Find all lines in the records that include the word "scene", and copy them out.

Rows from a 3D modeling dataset
• • • • •
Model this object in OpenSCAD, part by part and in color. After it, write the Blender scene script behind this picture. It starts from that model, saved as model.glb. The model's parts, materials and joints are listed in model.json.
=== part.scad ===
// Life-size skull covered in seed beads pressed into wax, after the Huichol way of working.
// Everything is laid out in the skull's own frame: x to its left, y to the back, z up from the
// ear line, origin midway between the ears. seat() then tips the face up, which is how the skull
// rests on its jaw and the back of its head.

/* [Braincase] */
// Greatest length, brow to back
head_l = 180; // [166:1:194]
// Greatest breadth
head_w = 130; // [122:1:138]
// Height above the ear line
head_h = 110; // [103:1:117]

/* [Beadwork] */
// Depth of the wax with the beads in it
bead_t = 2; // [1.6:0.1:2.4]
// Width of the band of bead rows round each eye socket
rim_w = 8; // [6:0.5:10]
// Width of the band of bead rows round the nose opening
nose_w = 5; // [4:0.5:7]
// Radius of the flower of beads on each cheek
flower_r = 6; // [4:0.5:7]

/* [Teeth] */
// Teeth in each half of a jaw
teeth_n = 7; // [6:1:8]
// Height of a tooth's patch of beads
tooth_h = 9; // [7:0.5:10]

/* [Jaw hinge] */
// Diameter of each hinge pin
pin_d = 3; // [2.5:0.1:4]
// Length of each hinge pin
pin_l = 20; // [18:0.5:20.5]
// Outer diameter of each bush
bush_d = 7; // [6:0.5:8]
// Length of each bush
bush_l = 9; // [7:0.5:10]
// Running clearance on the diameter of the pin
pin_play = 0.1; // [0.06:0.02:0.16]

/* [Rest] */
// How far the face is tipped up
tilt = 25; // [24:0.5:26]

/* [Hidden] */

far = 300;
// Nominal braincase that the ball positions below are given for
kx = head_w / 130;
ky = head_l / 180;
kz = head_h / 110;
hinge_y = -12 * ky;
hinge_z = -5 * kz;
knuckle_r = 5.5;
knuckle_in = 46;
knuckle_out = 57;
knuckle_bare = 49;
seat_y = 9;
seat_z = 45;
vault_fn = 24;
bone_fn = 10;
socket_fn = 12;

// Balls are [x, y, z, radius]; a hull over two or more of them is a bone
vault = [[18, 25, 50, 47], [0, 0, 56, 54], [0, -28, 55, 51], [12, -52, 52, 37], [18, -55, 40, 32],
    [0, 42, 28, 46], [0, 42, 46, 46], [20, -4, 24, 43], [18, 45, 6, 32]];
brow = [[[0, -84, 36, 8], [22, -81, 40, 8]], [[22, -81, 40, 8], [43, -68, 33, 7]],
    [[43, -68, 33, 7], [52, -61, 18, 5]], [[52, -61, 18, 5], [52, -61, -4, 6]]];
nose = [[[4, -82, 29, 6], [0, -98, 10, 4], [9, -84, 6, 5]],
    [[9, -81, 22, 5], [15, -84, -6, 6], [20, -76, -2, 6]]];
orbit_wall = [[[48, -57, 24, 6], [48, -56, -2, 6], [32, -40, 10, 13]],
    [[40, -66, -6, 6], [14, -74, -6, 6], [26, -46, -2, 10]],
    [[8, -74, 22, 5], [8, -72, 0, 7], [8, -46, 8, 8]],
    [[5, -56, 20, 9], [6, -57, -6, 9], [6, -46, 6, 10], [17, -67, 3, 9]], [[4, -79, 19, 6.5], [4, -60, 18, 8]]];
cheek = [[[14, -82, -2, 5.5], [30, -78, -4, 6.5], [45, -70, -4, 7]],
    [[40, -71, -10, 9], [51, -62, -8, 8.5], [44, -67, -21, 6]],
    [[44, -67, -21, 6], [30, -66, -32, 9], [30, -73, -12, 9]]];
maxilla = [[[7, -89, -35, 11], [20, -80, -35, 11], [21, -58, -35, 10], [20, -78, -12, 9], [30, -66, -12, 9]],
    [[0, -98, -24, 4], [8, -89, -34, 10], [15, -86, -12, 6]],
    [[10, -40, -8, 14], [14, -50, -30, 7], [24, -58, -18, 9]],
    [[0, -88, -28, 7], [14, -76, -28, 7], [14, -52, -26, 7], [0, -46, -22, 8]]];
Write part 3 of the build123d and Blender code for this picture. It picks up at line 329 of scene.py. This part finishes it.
• • • • •
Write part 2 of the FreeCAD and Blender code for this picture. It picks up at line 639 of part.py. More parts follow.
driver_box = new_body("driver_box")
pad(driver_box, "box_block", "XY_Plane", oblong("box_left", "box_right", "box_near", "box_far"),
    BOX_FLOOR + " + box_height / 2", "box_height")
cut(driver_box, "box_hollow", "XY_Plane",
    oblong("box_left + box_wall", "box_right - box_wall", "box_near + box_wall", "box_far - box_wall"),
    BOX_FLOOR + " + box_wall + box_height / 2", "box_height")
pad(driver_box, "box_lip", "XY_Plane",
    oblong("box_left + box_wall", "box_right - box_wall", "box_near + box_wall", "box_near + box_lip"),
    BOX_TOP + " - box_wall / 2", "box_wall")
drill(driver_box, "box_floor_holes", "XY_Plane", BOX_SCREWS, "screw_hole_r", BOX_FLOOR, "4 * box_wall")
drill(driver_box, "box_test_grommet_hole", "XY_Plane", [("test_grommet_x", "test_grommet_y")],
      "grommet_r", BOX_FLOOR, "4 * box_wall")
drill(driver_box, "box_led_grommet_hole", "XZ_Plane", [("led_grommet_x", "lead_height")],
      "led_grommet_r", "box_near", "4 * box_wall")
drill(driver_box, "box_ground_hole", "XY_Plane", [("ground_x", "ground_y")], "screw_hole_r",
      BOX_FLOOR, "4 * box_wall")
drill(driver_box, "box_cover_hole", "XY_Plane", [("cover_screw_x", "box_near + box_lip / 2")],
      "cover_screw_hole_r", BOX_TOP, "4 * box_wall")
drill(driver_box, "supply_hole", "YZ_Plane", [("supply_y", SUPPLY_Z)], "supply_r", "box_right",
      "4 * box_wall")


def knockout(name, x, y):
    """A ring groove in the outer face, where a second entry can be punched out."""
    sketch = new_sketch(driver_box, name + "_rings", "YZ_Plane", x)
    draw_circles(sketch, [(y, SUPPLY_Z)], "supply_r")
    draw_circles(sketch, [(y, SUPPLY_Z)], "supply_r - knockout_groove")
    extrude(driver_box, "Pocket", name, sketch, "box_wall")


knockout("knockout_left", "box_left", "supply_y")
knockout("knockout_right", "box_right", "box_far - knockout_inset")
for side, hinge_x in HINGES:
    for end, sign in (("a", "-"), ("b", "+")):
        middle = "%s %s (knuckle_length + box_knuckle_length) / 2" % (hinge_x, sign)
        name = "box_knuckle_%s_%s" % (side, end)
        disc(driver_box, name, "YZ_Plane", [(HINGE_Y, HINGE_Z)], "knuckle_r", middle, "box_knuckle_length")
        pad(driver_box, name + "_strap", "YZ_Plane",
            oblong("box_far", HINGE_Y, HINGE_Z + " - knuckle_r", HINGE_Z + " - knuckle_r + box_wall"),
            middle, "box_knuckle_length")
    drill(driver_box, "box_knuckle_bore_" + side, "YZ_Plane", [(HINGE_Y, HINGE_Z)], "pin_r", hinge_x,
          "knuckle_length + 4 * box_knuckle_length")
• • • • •
> Full solution
Model this object in OpenSCAD, part by part and in color. After it, write the Blender scene script behind this picture. It starts from that model, saved as model.glb. The model's parts, materials and joints are listed in model.json.
Write part 3 of the build123d and Blender code for this picture. It picks up at line 329 of scene.py. This part finishes it.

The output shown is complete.